Luego la explicación oficial subiría de nivel, expresada por el secretario de Gobernación Luis Echeverría y el regente capitalino Alfonso Corona del Rosal. A mitad de la noche dieron cuenta del asalto militar a escuelas preparatorias de la Universidad, cuyos alumnos habían tomado los establecimientos en su reacción de protesta contra la represión previa. Corona del Rosal había demandado la acción del Ejército que el 30 de julio lanzó tanques ligeros y jeeps equipados con bazucas contra el edificio de San Ildefonso. El disparo de una de esas armas destructoras, destinadas a combatir a enemigos peligrosos y poderosamente armados, rompió el portón de aquel antiguo convento, en cuyo interior se guarecían sólo estudiantes inermes. Se les acusó, sin embargo, de tener consigo armas de fuego y bombas molotov con las cuales, por cierto y con una bazuca, fue destruida la puerta de San Ildefonso que da a la calle Justo Sierra. Quedó siempre claro, sin embargo, que la agresión se produjo desde fuera y no desde el interior el colosal edificio.

En esa conferencia de prensa ofrecida de madrugada, como en estado de emergencia, Corona del Rosal habló por primera vez de “un plan de agitación y subversión” promovido por los comunistas detenidos. Echeverría, su turno, dijo que el embate armado contra la preparatoria fue un acto en defensa de la autonomía universitaria frente a “intereses mezquinos e ingenuos, muy ingenuos que pretenden desviar el camino ascendente de la Revolución Mexicana”.

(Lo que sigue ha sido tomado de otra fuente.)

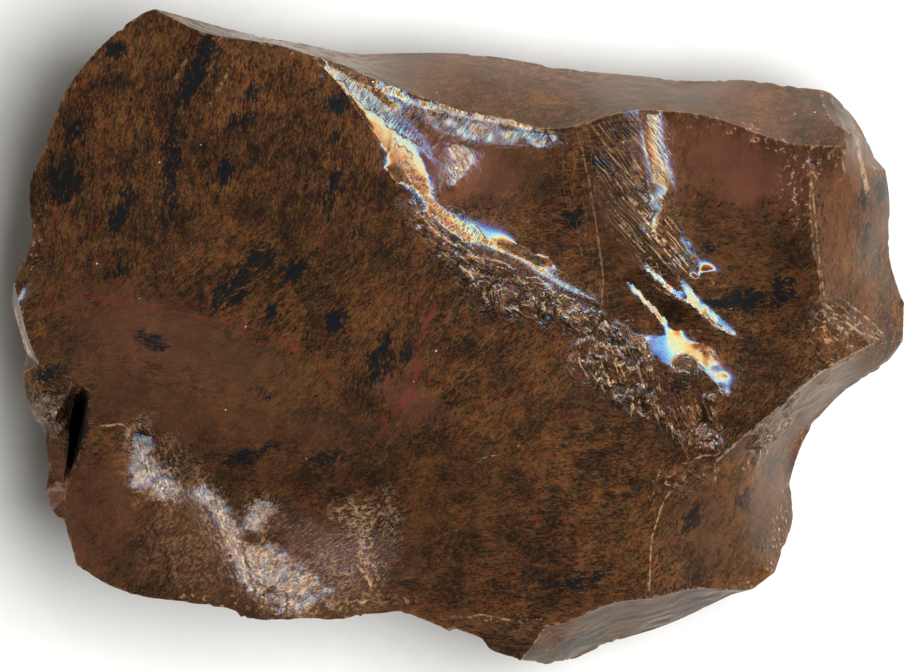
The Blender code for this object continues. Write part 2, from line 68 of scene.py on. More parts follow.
# ---- the mesh: sizes in millimetres
SOLID = "obsidian_chunk"
WELD = 0.001
RIDGE_ANGLE = math.radians(19)
LONGEST_FINE = 0.36
LONGEST_PLAIN = 0.52
LONGEST_UNDER = 0.9
EASING_PASSES = (4, 6, 8, 8)
EASING_SHARE = 0.5

# Places on the upper side that carry close detail, as polygons in plan.
FINE_ZONES = {
    "scars": ((-143, 263), (-53, 231), (19, 206), (118, 197), (199, 213), (271, 123), (271, -75),
        (208, -102), (91, -39), (-17, 69), (-89, 177)),
    "lower left": ((-305, -70), (-233, -93), (-143, -147), (-53, -138), (-35, -201), (-62, -250),
        (-197, -255), (-305, -201)),
    "ledge": ((-395, -12), (-328, -39), (-332, -147), (-377, -147)),
}

# ---- gleams: strips of the glass that face the lamp
LAMP_RISE = 45
LAMP_TAN = math.tan(math.radians(LAMP_RISE))
GLEAM_HOLD = 1.0
GLEAM_HOLD_ALONG = 0.1
REST_HOLD = 0.02
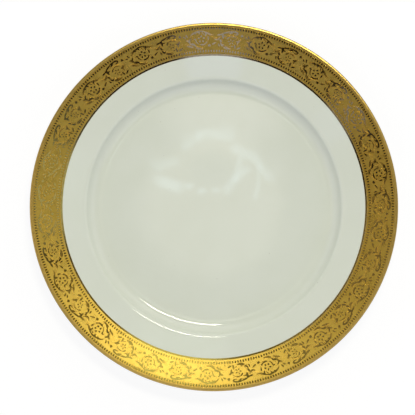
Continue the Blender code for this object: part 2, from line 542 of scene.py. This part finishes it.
def star_crown():
    """The acanthus over the star flower, ending in a curl, and the leaves below it."""
    return motif(
        [
            leaf([(-7.2, 3.4), (-5.4, 4.4), (-3.4, 5.1), (-1.4, 5.7)], 1.2, 0.55),
            leaf([(-2.2, 5.7), (-3.0, 5.0), (-4.1, 4.5)], 1.0, 0.4),
            leaf(
                [
                    (-3.0, 5.4), (-0.6, 5.95), (1.6, 6.0), (3.2, 5.75),
                    (4.2, 5.1), (3.9, 4.3), (2.9, 3.95), (1.3, 4.0),
                ],
                1.2,
                0.45,
            ),
            leaf([(0.9, 6.0), (-0.3, 5.1), (-2.1, 4.1)], 1.35, 0.4),
            boss(-6.4, 3.4, 1.15, 0.95, radians(-20)),
            leaf([(-6.8, 3.6), (-6.1, 2.0), (-6.0, 0.1)], 1.4, 0.45),
            leaf([(-6.2, 2.7), (-5.0, 2.3), (-3.5, 2.3)], 1.0, 0.4),
            leaf([(-8.1, 0.2), (-7.6, -1.1), (-6.7, -2.2)], 1.35, 0.5),
            leaf([(-7.9, -2.1), (-7.0, -3.7), (-5.7, -5.2)], 1.35, 0.6),
            leaf([(-6.9, -4.2), (-5.9, -4.2), (-4.8, -3.6)], 1.0, 0.4),
            veined([(-5.5, -5.4), (-3.7, -6.0), (-1.8, -6.4), (0.7, -6.5)], 1.75, 0.4),
            leaf([(-3.3, -5.9), (-3.0, -5.3), (-2.8, -4.7)], 0.7, 0.35),
        ]
    )


def star_tail():
    """What links the star flower to the rosette on its left."""
    return motif(
        [
            leaf([(-10.3, 2.9), (-8.7, 3.2), (-6.8, 3.5)], 1.2, 0.5),
            veined([(-12.6, 0.3), (-10.6, -0.3), (-9.2, 0.1), (-7.6, 1.9)], 1.25, 0.5),
            leaf([(-9.0, -2.9), (-8.8, -4.1), (-8.3, -5.4)], 1.05, 0.55),
        ]
    )


def star_bud():
    """The bud that closes the scroll on the star flower's right."""
    return motif(
        [
            boss(7.4, 3.6, 1.1, 0.8),
            boss(7.35, 4.35, 0.6, 0.5),
            boss(9.5, -6.4, 0.4, 0.4),
        ]
    )


def rosette_stems():
    """The satin scroll that winds round the rosette."""
    return motif(
        [
            stem([(-12.6, -2.6), (-10.7, -1.9), (-8.8, -2.9), (-6.6, -4.2), (-4.4, -3.6)]),
            stem(
                [
                    (-5.2, -2.2), (-4.6, -3.7), (-3.0, -4.9), (-1.0, -5.4), (1.2, -5.2),
                    (3.3, -4.2), (4.9, -2.4), (5.0, -0.2), (4.3, 1.9), (2.6, 3.5),
                    (0.2, 4.1), (-2.2, 3.4), (-3.6, 2.2),
                ]
            ),
            stem([(-6.3, 3.2), (-5.6, 1.6), (-5.9, 0.0), (-6.3, -1.4)]),
            stem([(6.2, 2.6), (7.8, 1.9), (9.6, 1.4), (11.4, 0.9)]),
        ]
    )


def star_stems():
    """The satin scroll that winds round the star flower."""
    return motif(
        [
            stem([(-12.4, 1.4), (-10.6, 0.9), (-9.0, 1.6), (-7.4, 2.2)]),
            stem(
                [
                    (-7.0, 1.5), (-6.8, 0.0), (-6.2, -2.2), (-4.8, -4.0), (-2.8, -4.9),
                    (-0.8, -4.6), (1.4, -3.8), (3.0, -2.4), (3.6, -0.6),
                ]
            ),
            stem(
                [
                    (-4.6, 0.2), (-4.2, 2.0), (-2.6, 3.1), (-0.2, 3.3),
                    (2.4, 3.0), (4.6, 1.9), (6.0, 1.0), (7.8, 1.0),
                ]
            ),
            stem([(4.4, -4.6), (6.0, -3.4), (7.6, -2.4), (8.6, -1.0)]),
        ]
    )


# ---- Materials ----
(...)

Al mediodía siguiente, grupos de universitarios se reunieron ante la Torre de la rectoría en Ciudad Universitaria, indignados por la agresión de la víspera. Demandaron la presencia del rector Javier Barros Sierra, que accedió a sumarse a la protesta. Izó a media asta la bandera nacional en el mástil de la explanada y dijo:

“Hoy es un día de luto para la Universidad; la autonomía está amenazada gravemente. Quiero expresar que la institución, a través de autoridades, maestros y estudiantes, manifiesta profunda pena por lo acontecido… La Universidad es lo primero, permanezcamos unidos para defender, dentro y fuera de nuestra casa, las libertades de pensamiento, de reunión, de expresión, y la más cara, ¡nuestra autonomía!”.

(La información proviene, sobre todo, del libro de Ramón Ramírez El movimiento estudiantil de México).